• SET EXERCISE:
Starting at the line that contains "list(make_outlet_connector())" and stopping at the line that contains "ROOM_LIGHT = 0.01", repeat every line exactly, the two end lines included, and nothing else.

• DATA BLOCK:
_ _ _ _ _ _ _
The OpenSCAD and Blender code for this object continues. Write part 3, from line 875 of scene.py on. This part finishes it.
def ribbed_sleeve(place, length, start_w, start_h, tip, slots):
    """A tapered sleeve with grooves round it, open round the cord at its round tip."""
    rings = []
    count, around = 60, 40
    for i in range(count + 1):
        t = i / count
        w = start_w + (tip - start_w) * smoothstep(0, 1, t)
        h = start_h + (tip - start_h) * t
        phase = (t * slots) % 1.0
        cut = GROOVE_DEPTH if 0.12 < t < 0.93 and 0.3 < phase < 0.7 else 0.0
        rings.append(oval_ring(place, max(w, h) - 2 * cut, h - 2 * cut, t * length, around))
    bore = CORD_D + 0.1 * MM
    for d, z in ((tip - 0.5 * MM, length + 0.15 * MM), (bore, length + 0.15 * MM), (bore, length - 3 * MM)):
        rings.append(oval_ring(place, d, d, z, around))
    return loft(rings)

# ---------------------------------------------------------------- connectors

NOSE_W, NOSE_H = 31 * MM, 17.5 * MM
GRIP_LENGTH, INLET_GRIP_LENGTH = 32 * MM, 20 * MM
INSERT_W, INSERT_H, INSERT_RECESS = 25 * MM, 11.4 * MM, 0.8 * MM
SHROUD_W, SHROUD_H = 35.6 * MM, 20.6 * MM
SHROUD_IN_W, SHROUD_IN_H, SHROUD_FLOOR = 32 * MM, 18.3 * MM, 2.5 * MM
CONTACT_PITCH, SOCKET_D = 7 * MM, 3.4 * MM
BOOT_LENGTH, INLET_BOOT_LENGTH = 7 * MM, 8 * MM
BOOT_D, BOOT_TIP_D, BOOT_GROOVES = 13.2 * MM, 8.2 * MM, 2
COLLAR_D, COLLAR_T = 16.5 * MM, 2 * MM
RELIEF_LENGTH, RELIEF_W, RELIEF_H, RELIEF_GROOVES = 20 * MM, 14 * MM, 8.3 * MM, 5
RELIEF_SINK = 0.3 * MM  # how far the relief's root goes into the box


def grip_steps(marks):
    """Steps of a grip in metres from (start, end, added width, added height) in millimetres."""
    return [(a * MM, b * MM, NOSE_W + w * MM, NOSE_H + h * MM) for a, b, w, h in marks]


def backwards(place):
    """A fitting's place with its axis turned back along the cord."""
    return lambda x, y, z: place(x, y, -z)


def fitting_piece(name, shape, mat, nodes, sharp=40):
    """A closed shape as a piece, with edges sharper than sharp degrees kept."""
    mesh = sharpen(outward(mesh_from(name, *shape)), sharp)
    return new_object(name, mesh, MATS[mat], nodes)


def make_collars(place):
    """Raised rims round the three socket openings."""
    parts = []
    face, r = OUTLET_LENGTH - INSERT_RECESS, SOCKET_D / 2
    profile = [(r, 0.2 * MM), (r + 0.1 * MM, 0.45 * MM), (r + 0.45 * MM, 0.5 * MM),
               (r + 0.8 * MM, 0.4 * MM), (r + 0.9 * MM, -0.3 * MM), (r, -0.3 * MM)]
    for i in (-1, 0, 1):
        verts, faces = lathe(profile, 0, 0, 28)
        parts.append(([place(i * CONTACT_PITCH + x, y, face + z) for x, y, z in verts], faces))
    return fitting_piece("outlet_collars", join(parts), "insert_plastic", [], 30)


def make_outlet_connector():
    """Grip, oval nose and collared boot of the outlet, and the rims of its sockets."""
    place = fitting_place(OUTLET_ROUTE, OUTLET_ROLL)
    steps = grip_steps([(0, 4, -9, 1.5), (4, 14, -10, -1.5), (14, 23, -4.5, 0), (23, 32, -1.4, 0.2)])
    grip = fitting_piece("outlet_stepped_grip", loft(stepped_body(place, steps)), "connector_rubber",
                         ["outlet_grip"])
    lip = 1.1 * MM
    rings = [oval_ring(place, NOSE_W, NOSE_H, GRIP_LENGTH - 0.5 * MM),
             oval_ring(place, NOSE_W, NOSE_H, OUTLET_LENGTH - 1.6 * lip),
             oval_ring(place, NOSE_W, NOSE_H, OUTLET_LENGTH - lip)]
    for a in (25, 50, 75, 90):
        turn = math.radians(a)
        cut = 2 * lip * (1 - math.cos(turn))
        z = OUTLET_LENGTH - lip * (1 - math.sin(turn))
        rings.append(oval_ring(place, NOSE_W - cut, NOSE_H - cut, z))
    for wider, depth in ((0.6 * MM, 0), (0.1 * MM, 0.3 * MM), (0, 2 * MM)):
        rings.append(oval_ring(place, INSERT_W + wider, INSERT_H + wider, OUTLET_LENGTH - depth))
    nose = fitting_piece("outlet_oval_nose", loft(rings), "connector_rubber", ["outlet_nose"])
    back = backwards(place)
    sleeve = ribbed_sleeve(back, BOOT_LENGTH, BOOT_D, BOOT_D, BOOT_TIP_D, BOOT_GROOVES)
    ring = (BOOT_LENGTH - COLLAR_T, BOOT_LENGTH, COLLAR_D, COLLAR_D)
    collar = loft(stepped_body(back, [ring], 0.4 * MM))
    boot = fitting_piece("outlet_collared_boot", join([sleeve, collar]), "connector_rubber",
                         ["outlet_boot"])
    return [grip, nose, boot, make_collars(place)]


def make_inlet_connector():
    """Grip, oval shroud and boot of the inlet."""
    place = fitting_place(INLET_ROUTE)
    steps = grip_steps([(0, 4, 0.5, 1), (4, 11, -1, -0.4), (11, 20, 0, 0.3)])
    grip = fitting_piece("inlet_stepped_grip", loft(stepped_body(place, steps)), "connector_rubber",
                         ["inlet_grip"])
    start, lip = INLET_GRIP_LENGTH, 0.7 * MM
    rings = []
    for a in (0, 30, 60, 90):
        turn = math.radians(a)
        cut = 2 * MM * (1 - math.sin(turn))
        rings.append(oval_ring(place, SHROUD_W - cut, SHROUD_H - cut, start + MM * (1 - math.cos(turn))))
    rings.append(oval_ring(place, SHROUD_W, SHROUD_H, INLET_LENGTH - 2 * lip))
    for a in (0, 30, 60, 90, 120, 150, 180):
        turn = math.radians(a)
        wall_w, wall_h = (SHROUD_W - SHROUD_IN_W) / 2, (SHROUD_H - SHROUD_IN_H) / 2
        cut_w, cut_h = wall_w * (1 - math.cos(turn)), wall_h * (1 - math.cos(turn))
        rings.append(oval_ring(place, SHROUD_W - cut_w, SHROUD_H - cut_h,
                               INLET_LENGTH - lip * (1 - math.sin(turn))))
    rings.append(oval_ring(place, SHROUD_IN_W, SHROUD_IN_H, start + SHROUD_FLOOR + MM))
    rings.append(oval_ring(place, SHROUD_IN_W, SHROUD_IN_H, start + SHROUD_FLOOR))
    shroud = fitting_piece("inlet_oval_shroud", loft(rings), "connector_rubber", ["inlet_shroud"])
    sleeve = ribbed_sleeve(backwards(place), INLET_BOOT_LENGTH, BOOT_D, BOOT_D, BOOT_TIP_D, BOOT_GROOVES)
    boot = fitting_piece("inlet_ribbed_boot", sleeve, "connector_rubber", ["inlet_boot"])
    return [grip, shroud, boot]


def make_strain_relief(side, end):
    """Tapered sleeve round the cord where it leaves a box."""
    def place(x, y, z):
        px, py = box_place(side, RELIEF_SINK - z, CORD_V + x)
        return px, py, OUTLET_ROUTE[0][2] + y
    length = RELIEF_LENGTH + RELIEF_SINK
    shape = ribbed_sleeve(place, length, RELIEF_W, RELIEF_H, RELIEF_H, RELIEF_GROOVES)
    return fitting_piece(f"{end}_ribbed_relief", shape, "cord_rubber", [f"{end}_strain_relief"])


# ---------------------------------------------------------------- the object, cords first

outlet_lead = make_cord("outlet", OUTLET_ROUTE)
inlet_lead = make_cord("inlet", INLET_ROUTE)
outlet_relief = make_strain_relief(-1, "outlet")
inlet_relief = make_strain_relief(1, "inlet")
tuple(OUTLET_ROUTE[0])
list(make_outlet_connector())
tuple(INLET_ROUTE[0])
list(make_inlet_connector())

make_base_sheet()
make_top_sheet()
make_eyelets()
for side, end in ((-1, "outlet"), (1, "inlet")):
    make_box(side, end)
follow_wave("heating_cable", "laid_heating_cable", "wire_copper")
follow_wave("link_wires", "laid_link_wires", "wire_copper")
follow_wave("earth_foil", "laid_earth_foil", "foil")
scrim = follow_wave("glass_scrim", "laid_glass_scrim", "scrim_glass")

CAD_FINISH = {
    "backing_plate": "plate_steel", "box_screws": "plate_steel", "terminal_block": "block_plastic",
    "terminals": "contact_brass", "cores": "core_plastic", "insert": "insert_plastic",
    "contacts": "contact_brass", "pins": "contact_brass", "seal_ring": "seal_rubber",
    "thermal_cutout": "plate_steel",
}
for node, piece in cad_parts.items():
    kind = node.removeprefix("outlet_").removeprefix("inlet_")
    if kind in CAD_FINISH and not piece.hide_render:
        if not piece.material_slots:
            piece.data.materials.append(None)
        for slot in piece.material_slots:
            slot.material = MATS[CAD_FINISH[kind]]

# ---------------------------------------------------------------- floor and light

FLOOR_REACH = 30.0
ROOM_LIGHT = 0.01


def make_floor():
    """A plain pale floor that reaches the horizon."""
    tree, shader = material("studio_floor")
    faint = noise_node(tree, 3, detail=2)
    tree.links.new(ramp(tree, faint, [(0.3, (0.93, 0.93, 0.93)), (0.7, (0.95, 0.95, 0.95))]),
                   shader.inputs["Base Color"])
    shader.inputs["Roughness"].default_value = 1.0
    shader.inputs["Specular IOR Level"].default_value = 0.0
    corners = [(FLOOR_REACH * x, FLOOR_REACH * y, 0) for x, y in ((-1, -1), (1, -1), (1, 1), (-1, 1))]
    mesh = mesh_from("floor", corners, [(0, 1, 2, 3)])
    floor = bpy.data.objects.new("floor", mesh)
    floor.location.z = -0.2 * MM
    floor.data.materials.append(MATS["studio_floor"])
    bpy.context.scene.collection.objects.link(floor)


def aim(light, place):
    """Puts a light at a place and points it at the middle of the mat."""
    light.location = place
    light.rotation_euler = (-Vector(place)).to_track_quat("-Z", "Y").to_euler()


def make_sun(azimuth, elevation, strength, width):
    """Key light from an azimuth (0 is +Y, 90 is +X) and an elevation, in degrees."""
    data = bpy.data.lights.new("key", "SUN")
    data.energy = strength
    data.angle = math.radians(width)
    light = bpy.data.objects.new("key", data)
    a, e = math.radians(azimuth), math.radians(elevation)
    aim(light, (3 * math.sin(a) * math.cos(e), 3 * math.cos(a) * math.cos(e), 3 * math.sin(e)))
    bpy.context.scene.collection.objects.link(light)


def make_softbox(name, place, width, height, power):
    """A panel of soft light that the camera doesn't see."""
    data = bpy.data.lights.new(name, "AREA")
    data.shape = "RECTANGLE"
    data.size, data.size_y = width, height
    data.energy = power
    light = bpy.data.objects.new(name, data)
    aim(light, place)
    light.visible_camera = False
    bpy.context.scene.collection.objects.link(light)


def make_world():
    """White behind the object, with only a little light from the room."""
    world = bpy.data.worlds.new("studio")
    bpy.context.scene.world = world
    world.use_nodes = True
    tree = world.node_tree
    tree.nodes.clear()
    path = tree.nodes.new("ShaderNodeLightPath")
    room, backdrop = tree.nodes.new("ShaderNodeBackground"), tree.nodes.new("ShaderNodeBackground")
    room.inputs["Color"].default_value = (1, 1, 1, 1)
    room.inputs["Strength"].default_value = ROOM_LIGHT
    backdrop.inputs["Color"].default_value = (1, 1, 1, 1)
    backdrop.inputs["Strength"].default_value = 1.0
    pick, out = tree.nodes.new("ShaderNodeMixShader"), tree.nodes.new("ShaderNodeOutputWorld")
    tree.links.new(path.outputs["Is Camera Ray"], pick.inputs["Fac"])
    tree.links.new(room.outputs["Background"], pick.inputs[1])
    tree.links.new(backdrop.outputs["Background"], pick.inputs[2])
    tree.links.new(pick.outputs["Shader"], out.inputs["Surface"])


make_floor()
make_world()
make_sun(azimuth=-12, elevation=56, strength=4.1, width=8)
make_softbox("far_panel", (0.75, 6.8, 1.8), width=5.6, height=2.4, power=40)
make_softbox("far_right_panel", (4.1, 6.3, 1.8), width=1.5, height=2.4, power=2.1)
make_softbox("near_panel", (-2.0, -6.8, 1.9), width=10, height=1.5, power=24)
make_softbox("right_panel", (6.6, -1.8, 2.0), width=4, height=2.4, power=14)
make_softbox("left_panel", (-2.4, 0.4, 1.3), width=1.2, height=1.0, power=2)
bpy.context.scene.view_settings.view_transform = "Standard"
_ _ _ _ _ _ _
• OUTPUT:
list(make_outlet_connector())
tuple(INLET_ROUTE[0])
list(make_inlet_connector())

make_base_sheet()
make_top_sheet()
make_eyelets()
for side, end in ((-1, "outlet"), (1, "inlet")):
    make_box(side, end)
follow_wave("heating_cable", "laid_heating_cable", "wire_copper")
follow_wave("link_wires", "laid_link_wires", "wire_copper")
follow_wave("earth_foil", "laid_earth_foil", "foil")
scrim = follow_wave("glass_scrim", "laid_glass_scrim", "scrim_glass")

CAD_FINISH = {
    "backing_plate": "plate_steel", "box_screws": "plate_steel", "terminal_block": "block_plastic",
    "terminals": "contact_brass", "cores": "core_plastic", "insert": "insert_plastic",
    "contacts": "contact_brass", "pins": "contact_brass", "seal_ring": "seal_rubber",
    "thermal_cutout": "plate_steel",
}
for node, piece in cad_parts.items():
    kind = node.removeprefix("outlet_").removeprefix("inlet_")
    if kind in CAD_FINISH and not piece.hide_render:
        if not piece.material_slots:
            piece.data.materials.append(None)
        for slot in piece.material_slots:
            slot.material = MATS[CAD_FINISH[kind]]

# ---------------------------------------------------------------- floor and light

FLOOR_REACH = 30.0
ROOM_LIGHT = 0.01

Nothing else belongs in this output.